PROBLEM REQUIREMENTS:
Copy out, exactly and without additions, the lines from the one that contains "The FreeCAD and" to the one that contains "neck_at = (neck", both ends included.

DATASET EXCERPTS:

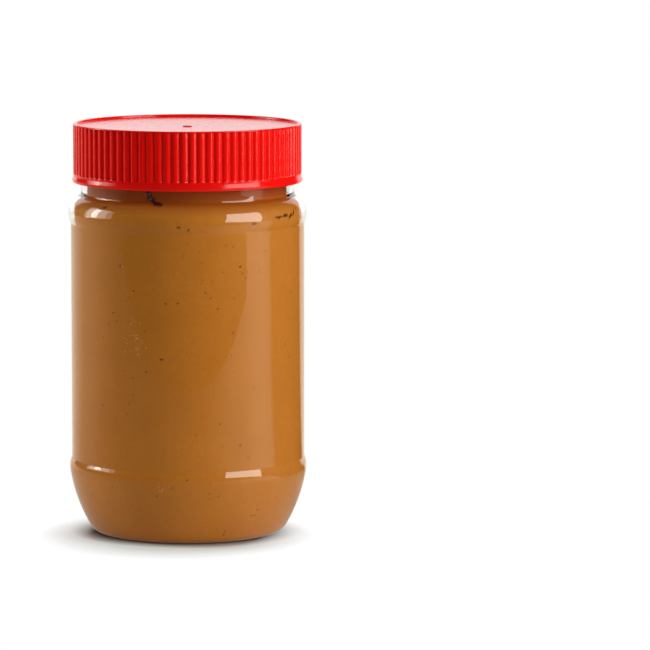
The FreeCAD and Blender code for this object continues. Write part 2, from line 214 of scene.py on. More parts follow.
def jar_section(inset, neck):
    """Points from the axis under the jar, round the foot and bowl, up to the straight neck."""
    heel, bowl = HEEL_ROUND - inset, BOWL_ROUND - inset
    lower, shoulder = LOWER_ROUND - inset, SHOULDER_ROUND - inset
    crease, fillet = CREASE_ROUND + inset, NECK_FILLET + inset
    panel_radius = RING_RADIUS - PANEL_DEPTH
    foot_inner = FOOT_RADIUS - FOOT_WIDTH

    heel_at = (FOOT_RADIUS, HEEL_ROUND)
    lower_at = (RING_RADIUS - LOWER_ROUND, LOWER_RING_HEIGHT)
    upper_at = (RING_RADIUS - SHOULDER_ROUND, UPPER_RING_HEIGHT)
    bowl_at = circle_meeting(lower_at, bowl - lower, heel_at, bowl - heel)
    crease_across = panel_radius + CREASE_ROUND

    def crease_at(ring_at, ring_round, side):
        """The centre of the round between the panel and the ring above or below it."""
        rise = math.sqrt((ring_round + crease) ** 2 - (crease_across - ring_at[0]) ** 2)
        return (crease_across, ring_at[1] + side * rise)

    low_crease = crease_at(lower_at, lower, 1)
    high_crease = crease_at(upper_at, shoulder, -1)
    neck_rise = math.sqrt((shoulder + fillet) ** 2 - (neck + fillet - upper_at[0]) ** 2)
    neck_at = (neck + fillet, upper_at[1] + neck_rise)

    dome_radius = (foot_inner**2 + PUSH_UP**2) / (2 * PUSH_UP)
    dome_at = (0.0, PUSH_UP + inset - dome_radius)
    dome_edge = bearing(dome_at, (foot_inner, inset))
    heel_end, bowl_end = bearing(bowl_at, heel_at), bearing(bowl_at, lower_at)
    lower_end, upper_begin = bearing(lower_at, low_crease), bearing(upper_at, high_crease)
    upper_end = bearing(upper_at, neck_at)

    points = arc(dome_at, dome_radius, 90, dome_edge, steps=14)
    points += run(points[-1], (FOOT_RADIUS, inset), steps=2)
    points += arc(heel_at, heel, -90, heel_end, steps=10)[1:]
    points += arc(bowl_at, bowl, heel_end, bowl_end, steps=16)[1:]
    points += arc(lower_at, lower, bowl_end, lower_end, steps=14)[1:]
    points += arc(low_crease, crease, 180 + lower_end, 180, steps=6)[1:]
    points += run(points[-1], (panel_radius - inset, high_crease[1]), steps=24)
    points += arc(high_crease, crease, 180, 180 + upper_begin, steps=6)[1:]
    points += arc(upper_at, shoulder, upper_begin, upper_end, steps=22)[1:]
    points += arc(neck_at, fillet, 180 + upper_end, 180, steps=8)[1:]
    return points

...

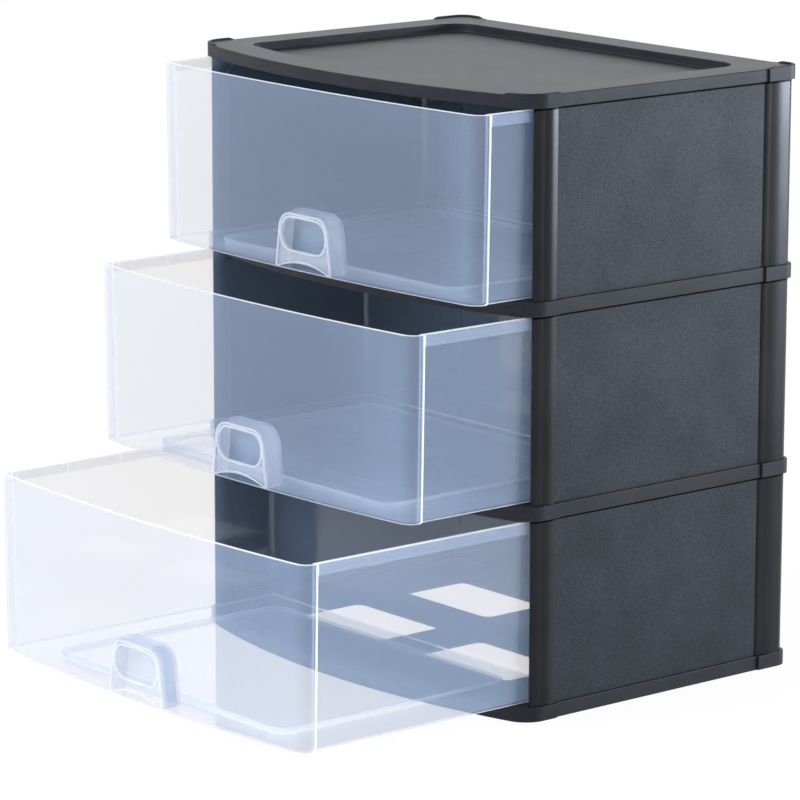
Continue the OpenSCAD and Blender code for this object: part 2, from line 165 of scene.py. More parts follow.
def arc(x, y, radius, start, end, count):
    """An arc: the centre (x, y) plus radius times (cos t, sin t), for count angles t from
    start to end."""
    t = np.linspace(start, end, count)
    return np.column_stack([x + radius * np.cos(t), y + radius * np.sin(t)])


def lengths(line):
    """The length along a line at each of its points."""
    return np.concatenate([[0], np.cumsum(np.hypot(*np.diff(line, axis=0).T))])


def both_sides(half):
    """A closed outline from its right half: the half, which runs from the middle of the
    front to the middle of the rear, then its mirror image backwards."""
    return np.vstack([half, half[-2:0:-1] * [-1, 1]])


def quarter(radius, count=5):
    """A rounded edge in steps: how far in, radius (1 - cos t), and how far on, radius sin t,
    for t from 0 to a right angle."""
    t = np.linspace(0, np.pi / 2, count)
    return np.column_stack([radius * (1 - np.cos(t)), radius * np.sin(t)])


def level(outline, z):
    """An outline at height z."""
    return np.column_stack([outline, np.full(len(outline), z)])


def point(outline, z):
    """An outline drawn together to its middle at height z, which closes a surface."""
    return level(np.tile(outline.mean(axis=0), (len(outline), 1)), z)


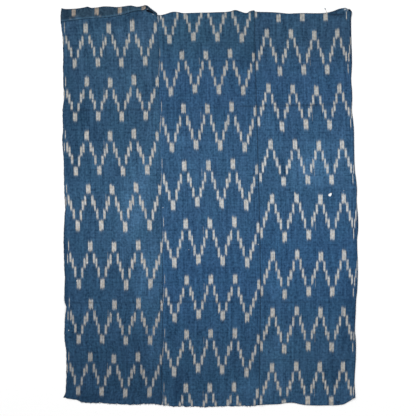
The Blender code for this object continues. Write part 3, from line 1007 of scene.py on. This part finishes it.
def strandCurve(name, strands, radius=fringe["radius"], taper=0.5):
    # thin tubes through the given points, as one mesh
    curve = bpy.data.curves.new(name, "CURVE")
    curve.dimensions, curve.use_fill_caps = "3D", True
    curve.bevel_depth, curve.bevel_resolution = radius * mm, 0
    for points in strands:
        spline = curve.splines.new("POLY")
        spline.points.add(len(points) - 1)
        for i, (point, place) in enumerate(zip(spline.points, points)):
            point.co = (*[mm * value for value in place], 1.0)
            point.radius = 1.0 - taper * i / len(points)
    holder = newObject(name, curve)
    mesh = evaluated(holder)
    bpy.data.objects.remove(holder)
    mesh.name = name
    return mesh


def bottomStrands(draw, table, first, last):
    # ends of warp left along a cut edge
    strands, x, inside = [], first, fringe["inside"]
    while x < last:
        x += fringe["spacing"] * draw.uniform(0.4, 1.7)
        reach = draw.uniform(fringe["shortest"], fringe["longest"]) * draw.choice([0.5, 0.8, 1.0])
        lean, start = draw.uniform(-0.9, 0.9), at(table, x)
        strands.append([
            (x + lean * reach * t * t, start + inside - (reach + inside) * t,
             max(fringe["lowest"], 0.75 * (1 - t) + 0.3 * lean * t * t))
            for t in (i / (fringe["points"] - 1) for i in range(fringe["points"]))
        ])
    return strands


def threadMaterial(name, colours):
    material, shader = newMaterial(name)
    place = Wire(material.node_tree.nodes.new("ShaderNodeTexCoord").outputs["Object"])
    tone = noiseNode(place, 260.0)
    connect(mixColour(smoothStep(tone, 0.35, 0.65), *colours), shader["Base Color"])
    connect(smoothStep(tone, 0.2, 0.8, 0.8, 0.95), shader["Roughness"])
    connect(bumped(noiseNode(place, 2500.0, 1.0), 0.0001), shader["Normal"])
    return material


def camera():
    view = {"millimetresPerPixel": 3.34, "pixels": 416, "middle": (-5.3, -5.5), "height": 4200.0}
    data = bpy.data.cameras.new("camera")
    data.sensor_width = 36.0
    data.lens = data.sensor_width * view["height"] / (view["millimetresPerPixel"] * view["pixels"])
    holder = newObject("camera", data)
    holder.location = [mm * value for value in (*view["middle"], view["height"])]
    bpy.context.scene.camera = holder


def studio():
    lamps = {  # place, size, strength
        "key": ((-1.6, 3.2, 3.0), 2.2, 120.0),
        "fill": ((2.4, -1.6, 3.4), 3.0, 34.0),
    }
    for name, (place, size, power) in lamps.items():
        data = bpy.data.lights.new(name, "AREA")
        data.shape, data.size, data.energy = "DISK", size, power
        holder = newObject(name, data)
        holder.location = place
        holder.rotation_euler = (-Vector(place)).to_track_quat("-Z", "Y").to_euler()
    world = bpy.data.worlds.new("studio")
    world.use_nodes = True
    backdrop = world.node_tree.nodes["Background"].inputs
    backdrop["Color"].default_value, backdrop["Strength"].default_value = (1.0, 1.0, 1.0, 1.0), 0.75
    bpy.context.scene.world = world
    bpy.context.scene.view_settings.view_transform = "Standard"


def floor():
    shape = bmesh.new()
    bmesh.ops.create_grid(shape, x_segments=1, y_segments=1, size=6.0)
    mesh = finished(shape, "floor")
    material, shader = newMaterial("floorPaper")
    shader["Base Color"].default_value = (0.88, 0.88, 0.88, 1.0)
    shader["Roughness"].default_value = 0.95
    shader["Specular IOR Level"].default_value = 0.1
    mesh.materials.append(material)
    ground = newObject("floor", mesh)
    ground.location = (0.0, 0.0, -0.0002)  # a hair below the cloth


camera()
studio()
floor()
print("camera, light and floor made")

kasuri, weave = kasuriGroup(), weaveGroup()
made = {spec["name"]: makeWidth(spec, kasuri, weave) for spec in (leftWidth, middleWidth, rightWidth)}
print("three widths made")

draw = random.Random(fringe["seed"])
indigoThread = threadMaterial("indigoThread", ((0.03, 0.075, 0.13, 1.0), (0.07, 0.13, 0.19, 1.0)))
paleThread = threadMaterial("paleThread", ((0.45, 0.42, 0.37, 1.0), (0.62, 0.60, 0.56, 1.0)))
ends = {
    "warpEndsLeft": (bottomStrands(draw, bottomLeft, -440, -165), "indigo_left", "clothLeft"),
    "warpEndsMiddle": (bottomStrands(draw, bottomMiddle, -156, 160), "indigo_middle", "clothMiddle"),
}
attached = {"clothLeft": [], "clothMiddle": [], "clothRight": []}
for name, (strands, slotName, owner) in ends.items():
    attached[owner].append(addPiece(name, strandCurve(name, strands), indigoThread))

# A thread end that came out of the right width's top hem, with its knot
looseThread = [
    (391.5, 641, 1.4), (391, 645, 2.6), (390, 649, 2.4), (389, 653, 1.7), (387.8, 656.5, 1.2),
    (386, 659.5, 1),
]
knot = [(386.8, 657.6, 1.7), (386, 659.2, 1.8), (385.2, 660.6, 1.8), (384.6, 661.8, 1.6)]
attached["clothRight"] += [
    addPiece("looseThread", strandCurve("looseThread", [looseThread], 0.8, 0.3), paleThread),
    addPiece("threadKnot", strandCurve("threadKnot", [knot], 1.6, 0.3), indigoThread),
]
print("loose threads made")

WRITTEN RESPONSE:
The FreeCAD and Blender code for this object continues. Write part 2, from line 214 of scene.py on. More parts follow.
def jar_section(inset, neck):
    """Points from the axis under the jar, round the foot and bowl, up to the straight neck."""
    heel, bowl = HEEL_ROUND - inset, BOWL_ROUND - inset
    lower, shoulder = LOWER_ROUND - inset, SHOULDER_ROUND - inset
    crease, fillet = CREASE_ROUND + inset, NECK_FILLET + inset
    panel_radius = RING_RADIUS - PANEL_DEPTH
    foot_inner = FOOT_RADIUS - FOOT_WIDTH

    heel_at = (FOOT_RADIUS, HEEL_ROUND)
    lower_at = (RING_RADIUS - LOWER_ROUND, LOWER_RING_HEIGHT)
    upper_at = (RING_RADIUS - SHOULDER_ROUND, UPPER_RING_HEIGHT)
    bowl_at = circle_meeting(lower_at, bowl - lower, heel_at, bowl - heel)
    crease_across = panel_radius + CREASE_ROUND

    def crease_at(ring_at, ring_round, side):
        """The centre of the round between the panel and the ring above or below it."""
        rise = math.sqrt((ring_round + crease) ** 2 - (crease_across - ring_at[0]) ** 2)
        return (crease_across, ring_at[1] + side * rise)

    low_crease = crease_at(lower_at, lower, 1)
    high_crease = crease_at(upper_at, shoulder, -1)
    neck_rise = math.sqrt((shoulder + fillet) ** 2 - (neck + fillet - upper_at[0]) ** 2)
    neck_at = (neck + fillet, upper_at[1] + neck_rise)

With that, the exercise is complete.